Me gusta distraer la hipótesis de que la poesía es mi modo de pensar, de estructurar mi pensamiento. No digo que la poesía es mi modo de sentir porque sería inexacto: el sentimiento puede ser la materia de un poema, pero por sí mismo no tiene nada que ver -en principio al menos- con la lógica poética. El sentimiento, como recomendó Unamuno, también hay que pensarlo, también hay que someterlo a un análisis, a un proceso de meditación, a menos que seamos partidarios de las efusiones en crudo, que tienen su peligro: el de conducirnos a una emotividad fingida, sospechosa y poco fiable, por verdadera que sea. Las emociones también se equivocan, y hay que corregirlas.

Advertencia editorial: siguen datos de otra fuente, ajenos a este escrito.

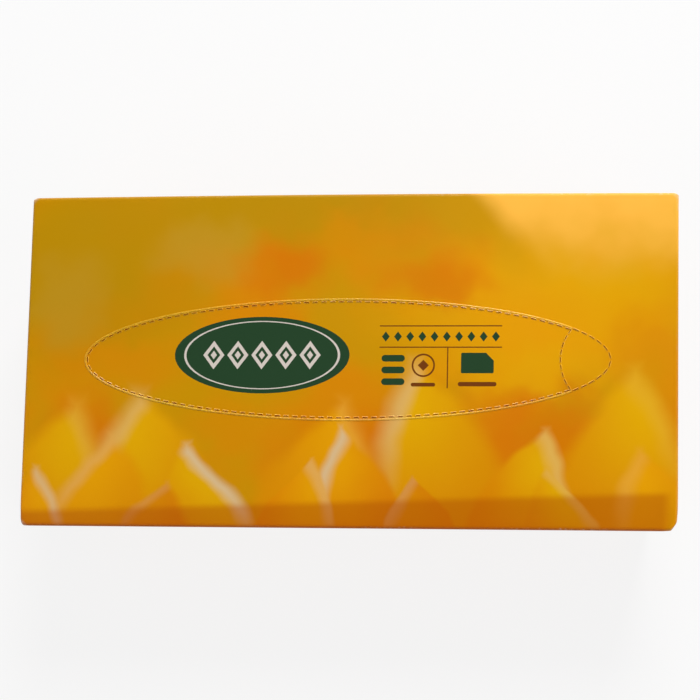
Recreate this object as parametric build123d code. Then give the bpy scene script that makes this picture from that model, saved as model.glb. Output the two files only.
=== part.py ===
from build123d import *

import os
from math import acos, atan2, copysign, degrees, radians, sin, tan

# A closed, unopened carton of facial tissues, lying on its large face. Millimetres.
# The origin is the middle of the base, +X runs along the carton towards the pull tab,
# +Y towards the rear wall with the glued seam, and +Z up.
# One folded and glued blank of board is sealed round the tissues, so the pack is one solid.

# The wrap: four panels folded round the tissues
carton_length = 226.0
carton_width = 115.0
carton_height = 60.0
board_thickness = 0.45
fold_radius = 1.0

# The glued seam: the rear wall's cut edge stands this far above the fold behind it
seam_gap = 0.2

# The front edge of the top panel, pressed down by handling, more so towards the tab
press_width_left = 5.0
press_width_right = 12.7
press_angle = 6.5
press_blend_radius = 35.0

# The end closures: dust flaps inside, then the base flap, then the top flap glued over it
base_flap_reach = 38.0
top_flap_reach = 38.0
flap_side_gap = 0.25
flap_taper = 1.4
flap_corner_radius = 3.0

# The tear-out oval in the top panel
oval_length = 181.8
oval_width = 41.4
oval_shift = -0.9

# The scored bead round the oval, up to the tab
bead_width = 0.45
bead_height = 0.1

# The perforation inside the bead, cut from below: each cut has a raised lip with a slit in it
perforation_inset = 0.8
cut_pitch = 3.04
cut_length = 2.0
lip_width = 0.55
lip_height = 0.12
slit_width = 0.16

# The pull tab at one tip of the oval, with longer cuts round its nose
tab_length = 13.0
tab_bow = 3.9
tab_cut_pitch = 2.7
nose_cut_length = 2.4

# Two front corners knocked in by handling, measured back along the three edges
right_knock = (2.6, 3.6, 13.0)
left_knock = (0.9, 2.2, 6.0)

# How far a cutting shape runs past what it cuts
overrun = 2.0

# Sizes that follow from those above
front = -carton_width / 2
rear = carton_width / 2
lap = rear - board_thickness
inner_length = carton_length - 2 * board_thickness
core_length = inner_length - 2 * board_thickness
press_depth = max(press_width_left, press_width_right) * tan(radians(press_angle))
oval_half_length = oval_length / 2
oval_half_width = oval_width / 2
tab_start = oval_half_length - tab_length


def pressed_away():
    """What the press takes off the top: it follows a crease that runs aslant the front edge."""
    crease_left = Vector(-carton_length / 2, front + press_width_left, carton_height)
    crease_right = Vector(carton_length / 2, front + press_width_right, carton_height)
    crease = crease_right - crease_left
    towards_front = crease.cross(Vector(0, 0, 1))
    across = Plane(origin=(crease_left + crease_right) / 2, x_dir=towards_front, z_dir=-crease)
    slope = [
        (-press_width_left, 0),
        (0, 0),
        (carton_width, -carton_width * tan(radians(press_angle))),
        (carton_width, overrun),
        (-press_width_left, overrun),
    ]
    radii = [0, press_blend_radius, 0, 0, 0]
    face = across * make_face(FilletPolyline(*slope, radius=radii, close=True))
    return extrude(face, amount=crease.length, both=True)


def wrap(length):
    """The folded tube at one length, with the seam at the foot of its rear wall."""
    seam_foot = fold_radius + seam_gap
    section = [
        (front, 0),
        (lap, 0),
        (lap, seam_foot),
        (rear, seam_foot),
        (rear, carton_height),
        (front, carton_height),
    ]
    face = Plane.YZ * make_face(Polyline(*section, close=True))
    tube = extrude(face, amount=length / 2, both=True) - pressed_away()
    corners = [(0, front, 0), (0, lap, 0), (0, rear, carton_height), (0, front, carton_height)]
    folds = [tube.edges().sort_by_distance(corner)[0] for corner in corners]
    return fillet(folds, fold_radius)


def end_edges(body):
    """The edges round both end faces."""
    return ShapeList(edge for end in body.faces().filter_by(Axis.X) for edge in end.edges())


def flap_pair(fold_height, free_height):
    """A bar along the carton with the flaps' shape: tapered, with a round-cornered free edge."""
    fold_half = lap - fold_radius - flap_side_gap
    free_half = fold_half - flap_taper
    past_fold = fold_height + copysign(overrun, fold_height - free_height)
    outline = [
        (-fold_half, past_fold),
        (-fold_half, fold_height),
        (-free_half, free_height),
        (free_half, free_height),
        (fold_half, fold_height),
        (fold_half, past_fold),
    ]
    radii = [0, 0, flap_corner_radius, flap_corner_radius, 0, 0]
    face = Plane.YZ * make_face(FilletPolyline(*outline, radius=radii, close=True))
    return extrude(face, amount=carton_length / 2 + overrun, both=True)


def dust_flap_layer():
    """The innermost layer: the walls are folded in as dust flaps, so all its end edges are folds."""
    layer = wrap(core_length)
    return fillet(end_edges(layer), fold_radius)


def base_flap_layer():
    """The base panel and the flaps that fold up from it, over the dust flaps."""
    layer = wrap(inner_length) & flap_pair(0, base_flap_reach)
    folds = end_edges(layer).filter_by_position(Axis.Z, -board_thickness, board_thickness)
    return fillet(folds, fold_radius)


def top_flap_layer():
    """The top panel and the flaps that fold down from it and are glued outermost."""
    layer = wrap(carton_length) & flap_pair(carton_height, carton_height - top_flap_reach)
    lowest = carton_height - press_depth
    folds = end_edges(layer).filter_by_position(Axis.Z, lowest, carton_height + overrun)
    return fillet(folds, fold_radius)


def knock_in(body, end, legs):
    """Flattens the front top corner at one end; legs go back along X, along Y and down."""
    along, across, down = legs
    corner = Vector(end * carton_length / 2, front, carton_height)
    on_front_edge = corner - Vector(end * along, 0, 0)
    on_end_edge = corner + Vector(0, across, 0)
    on_upright = corner - Vector(0, 0, down)
    outward = (on_end_edge - on_front_edge).cross(on_upright - on_front_edge) * -end
    return split(body, bisect_by=Plane(origin=on_front_edge, z_dir=outward), keep=Keep.BOTTOM)


def bead():
    """The scored bead: a low elliptical rail that ends where the pull tab starts."""
    half = bead_width / 2
    outer = Ellipse(oval_half_length + half, oval_half_width + half)
    inner = Ellipse(oval_half_length - half, oval_half_width - half)
    past_tab = Rectangle(carton_length, carton_width, align=(Align.MIN, Align.CENTER))
    rail = outer - inner - Pos(tab_start, 0) * past_tab
    return extrude(Pos(oval_shift, 0, carton_height - bead_height) * rail, amount=2 * bead_height)


def cuts_along(path, pitch, length):
    """Lips and slits spaced evenly along a path on the top panel, a whole number of them."""
    count = max(1, round(path.length / pitch))
    lip = Box(length, lip_width, 2 * lip_height)
    slit = Box(length - lip_width, slit_width, 2 * board_thickness)
    places = []
    for index in range(count):
        path_share = (index + 0.5) / count
        point = path @ path_share
        heading = path % path_share
        turn = degrees(atan2(heading.Y, heading.X))
        places.append(Pos(oval_shift + point.X, point.Y, carton_height) * Rot(0, 0, turn))
    return [place * lip for place in places], [place * slit for place in places]


def perforation():
    """Every cut of the tear-out oval: its long run, the tab's nose and the tab's inner curve."""
    run_length = oval_half_length - perforation_inset
    run_width = oval_half_width - perforation_inset
    run_angle = degrees(acos(tab_start / run_length))
    long_run = EllipticalCenterArc(
        (0, 0), run_length, run_width, start_angle=run_angle, arc_size=360 - 2 * run_angle
    )
    nose_angle = degrees(acos(tab_start / oval_half_length))
    nose = EllipticalCenterArc(
        (0, 0), oval_half_length, oval_half_width, start_angle=-nose_angle, arc_size=2 * nose_angle
    )
    tab_half = oval_half_width * sin(radians(nose_angle))
    inner_curve = ThreePointArc((tab_start, tab_half), (tab_start - tab_bow, 0), (tab_start, -tab_half))
    runs = [
        cuts_along(long_run, cut_pitch, cut_length),
        cuts_along(nose, cut_pitch, nose_cut_length),
        cuts_along(inner_curve, tab_cut_pitch, cut_length),
    ]
    lips = [lip for run in runs for lip in run[0]]
    slits = [slit for run in runs for slit in run[1]]
    return lips, slits


def tissue_carton():
    """The whole sealed pack."""
    body = dust_flap_layer() + [base_flap_layer(), top_flap_layer()]
    body = knock_in(body, 1, right_knock)
    body = knock_in(body, -1, left_knock)
    lips, slits = perforation()
    return body + [bead(), *lips] - slits


os.makedirs("parts", exist_ok=True)
export_step(tissue_carton(), "parts/tissue_carton.step")
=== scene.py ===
import math
from collections import namedtuple
from functools import partialmethod

import bmesh
import bpy
from mathutils import Euler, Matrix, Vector, noise


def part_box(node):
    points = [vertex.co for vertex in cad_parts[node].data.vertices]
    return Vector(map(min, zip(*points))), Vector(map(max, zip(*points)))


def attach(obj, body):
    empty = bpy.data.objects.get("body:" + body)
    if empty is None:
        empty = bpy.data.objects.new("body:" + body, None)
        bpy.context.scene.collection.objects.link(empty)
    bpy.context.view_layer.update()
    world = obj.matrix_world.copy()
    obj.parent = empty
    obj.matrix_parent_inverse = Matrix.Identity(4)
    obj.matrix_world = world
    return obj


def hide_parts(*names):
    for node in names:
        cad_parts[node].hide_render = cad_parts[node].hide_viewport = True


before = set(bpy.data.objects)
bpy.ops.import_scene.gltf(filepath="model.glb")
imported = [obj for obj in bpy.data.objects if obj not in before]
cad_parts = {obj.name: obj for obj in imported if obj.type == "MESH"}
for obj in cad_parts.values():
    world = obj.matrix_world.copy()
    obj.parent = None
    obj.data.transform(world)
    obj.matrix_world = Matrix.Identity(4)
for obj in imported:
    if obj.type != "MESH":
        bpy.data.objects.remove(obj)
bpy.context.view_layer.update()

# A closed carton of facial tissues on its large face. Metres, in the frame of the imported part:
# +X runs along the carton towards the pull tab, +Y towards the rear wall, +Z up.
MM = 0.001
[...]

Entre los poetas más o menos silvestres, no faltan quienes desplazan el arte poético al territorio tumultuoso de los sentimientos, y puede que hagan bien, pero no podemos descartar la opción de que la poesía tal vez tenga más raíces en el territorio de la meditación, en el ámbito de lo reflexivo, que en el reino inestable de la sentimentalidad, aunque parezca lo contrario. Los sentimientos, en poesía, conviene que sean sentimientos elaborados, filtrados y finalmente reconstruidos. (Bécquer, que tal vez represente el paradigma popular del poeta apasionado, confesó: "Cuando siento no escribo".)

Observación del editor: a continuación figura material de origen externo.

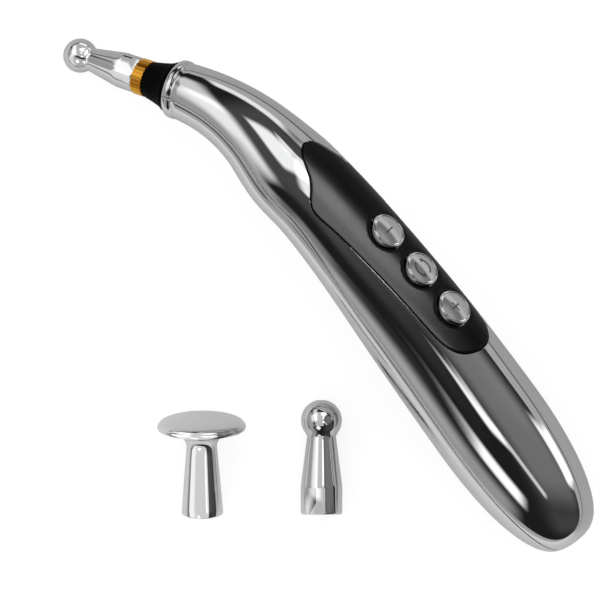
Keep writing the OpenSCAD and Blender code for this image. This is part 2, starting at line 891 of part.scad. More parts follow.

Baudelaire ensalzaba la "sensibilidad de la imaginación" frente a la "sensibilidad del corazón", que le parecía perjudicial para el trabajo poético. Porque es posible que el poema sea una materia más fría de lo que suele suponerse, y la experiencia nos avisa de que es preferible escribir desde el recuerdo de una emoción que desde la inmediatez de una emoción. La emoción no se vuelca en el poema, sino que más bien se reconstruye en él, ya digo. Y es que a veces olvidamos un factor primario: que la poesía es un arte y que, como tal, requiere una dosis de astucia técnica ineludible, ya que todo poema es, en última instancia, un artefacto. Un artefacto que está obligado a funcionar. A funcionar y, por supuesto, a seducir, ya que el mérito básico de cualquier obra artística depende de su capacidad de seducción, que es una virtud que está por encima del oficio, de acuerdo, pero que depende de antemano de ese oficio.

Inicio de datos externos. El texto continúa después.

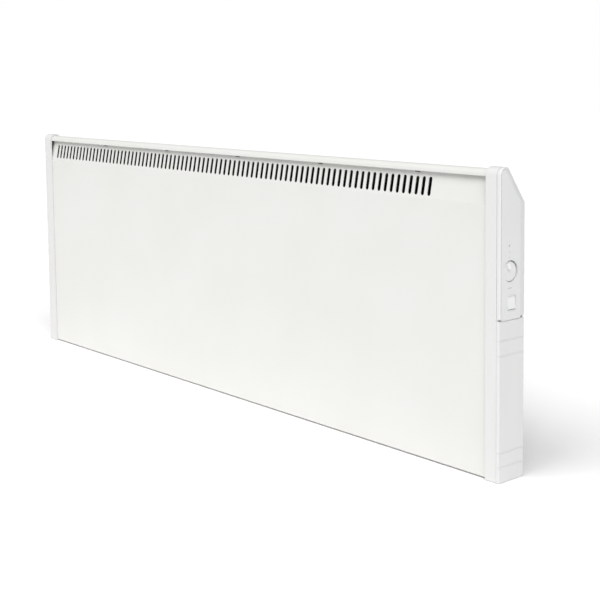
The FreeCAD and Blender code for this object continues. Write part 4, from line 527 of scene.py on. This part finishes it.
def gland():
    """Cable gland: a plain stem and a cap with grip ribs, whose depth fades in from the seat. The skin
    goes through the bore and closes on itself, so that the cable can pass."""
    low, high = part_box("cable_gland")
    centre = Vector(((low[0] + high[0]) / 2, 0.0, (low[2] + high[2]) / 2))
    cap = (high[0] - low[0]) / 2
    stem, bore, rim = cap - CAP_OVER, cap - BORE_UNDER, high[1] - GLAND_ROUND
    inner, outer, seat = low[1], high[1], high[1] - CAP_THICK
    radii = np.array([bore, stem - GLAND_ROUND, stem, stem, cap, cap, cap - GLAND_ROUND,
                      bore + GLAND_ROUND, bore])
    depths = np.array([inner, inner, inner + GLAND_ROUND, seat, seat, rim, outer, outer, rim])
    places = np.linspace(0, len(radii) - 1, GLAND_FINE * (len(radii) - 1) + 1)
    radii = np.interp(places, np.arange(len(radii)), radii)
    depths = np.interp(places, np.arange(len(depths)), depths)
    gripped = step(radii, cap - GRIP_EDGE, cap) * step(depths, seat, seat + GLAND_ROUND)
    radii = radii[:, None] - GRIP_DEPTH * gripped[:, None] * (0.5 + 0.5 * np.cos(GRIP_RIBS * around()))
    rings = turned(centre, Vector((0.0, 1.0, 0.0)), Vector((1.0, 0.0, 0.0)), radii, depths)
    closed_surface("ribbed_gland", rings, CASE, "black_plastic", ["cable_gland"], looped=True)


# A rail screw, in metres
SCREWS = 5
SHANK = 1.5 * MM            # radius
SHANK_CHAMFER = 0.3 * MM
SHANK_POINT = 0.4 * MM      # length of its chamfer
HEAD_HEIGHT = 1.8 * MM
HEAD_CHAMFER = 0.1 * MM
HEAD_ROUND = 0.9 * MM
HEAD_RINGS = 8               # round the edge of the head
CROWN_RINGS = 33            # over its flat crown
HEAD_MIDDLE = 0.01 * MM     # radius of the last ring
CROSS_DEPTH = 1.0 * MM
CROSS_HALF = (0.3 * MM, 0.55 * MM)      # half the width of a slot, at its foot and at its mouth
CROSS_REACH = (1.5 * MM, 2.0 * MM)      # from the middle to its end, at its foot and at its mouth


def screw_heads():
    """Rail screws: a pan head with a flat crown and a quarter-round edge. Its cross recess is sunk where
    the distance to one of two crossed centre lines is small, and its sides slope."""
    low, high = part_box("rail_screws")
    height, head, seat = (low[2] + high[2]) / 2, (high[2] - low[2]) / 2, high[1] - HEAD_HEIGHT
    pitch = (high[0] - low[0] - 2.0 * head) / (SCREWS - 1)
    turn = np.linspace(0.0, math.pi / 2, HEAD_RINGS)
    crown = np.linspace(head - HEAD_ROUND, HEAD_MIDDLE, CROWN_RINGS + 1)[1:]
    radii = np.concatenate([[HEAD_MIDDLE, SHANK - SHANK_CHAMFER, SHANK, SHANK, head - HEAD_CHAMFER, head],
                            head - HEAD_ROUND + HEAD_ROUND * np.cos(turn), crown])
    depths = np.concatenate([[low[1], low[1], low[1] + SHANK_POINT, seat, seat, seat + HEAD_CHAMFER],
                             high[1] - HEAD_ROUND + HEAD_ROUND * np.sin(turn), np.full(len(crown), high[1])])
    on_crown = (np.arange(len(depths)) >= len(depths) - len(crown))[:, None]
    flat, upright = (np.abs(radii[:, None] * wave(around())) for wave in (np.cos, np.sin))
    narrow, long = np.minimum(flat, upright), np.maximum(flat, upright)
    depths = depths[:, None] - CROSS_DEPTH * on_crown * fall(narrow, *CROSS_HALF) * fall(long, *CROSS_REACH)
    for number in range(SCREWS):
        centre = Vector((low[0] + head + pitch * number, 0.0, height))
        rings = turned(centre, Vector((0.0, 1.0, 0.0)), Vector((1.0, 0.0, 0.0)), radii, depths)
        closed_surface("rail_screw_%d" % (number + 1), rings, CASE, "screw_steel", ["rail_screws"],
                       crease=40.0)


place_camera()
light_the_set()
finish = {slot: make() for slot, make in FINISHES.items()}
lay_floor()
finish_the_nodes()
knob()
lens()
gland()
screw_heads()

Entre los componentes de ese oficio se cuenta la facultad de meditación estética, como antídoto contra el arrebato estético, que disfruta tal vez de un prestigio desmedido. La espontaneidad, en arte, suele confundirse no sólo con la autenticidad, sino también con la genialidad, y me temo que se trata de un malentendido demasiado ingenuo. Me gusta creer que todo poema parte de un proceso de ideación y que su resultado es consecuencia de un propósito, no de una casualidad. Es posible que esta apreciación le reste a la poesía su tradicional componente mágico, su condición de arte arrebatado y misterioso, su consideración de tarea un tanto esotérica. Pero no olvidemos que los magos, para producir magia, están obligados, como requisito previo, a aprender los trucos de la profesión. El efecto mágico es producto de la aplicación de un conocimiento técnico, no de un albur inexplicable, aunque la efectividad de la magia consista en presentarlo como tal albur inexplicable, como una dislocación asombrosa de la realidad. El efecto mágico debe parecer fortuito, de acuerdo, pero el arte del mago nunca lo es, porque está ajustado a un guión, a una fórmula, a un conocimiento, a una práctica y a una prodigiosa truculencia. Si falla todo eso, la magia se disipa. Y la magia falla cuando falla el mago, porque la magia por sí sola no es nada, al ser la consecuencia de un proceso: la magia es una realización calculada, no un milagro casual.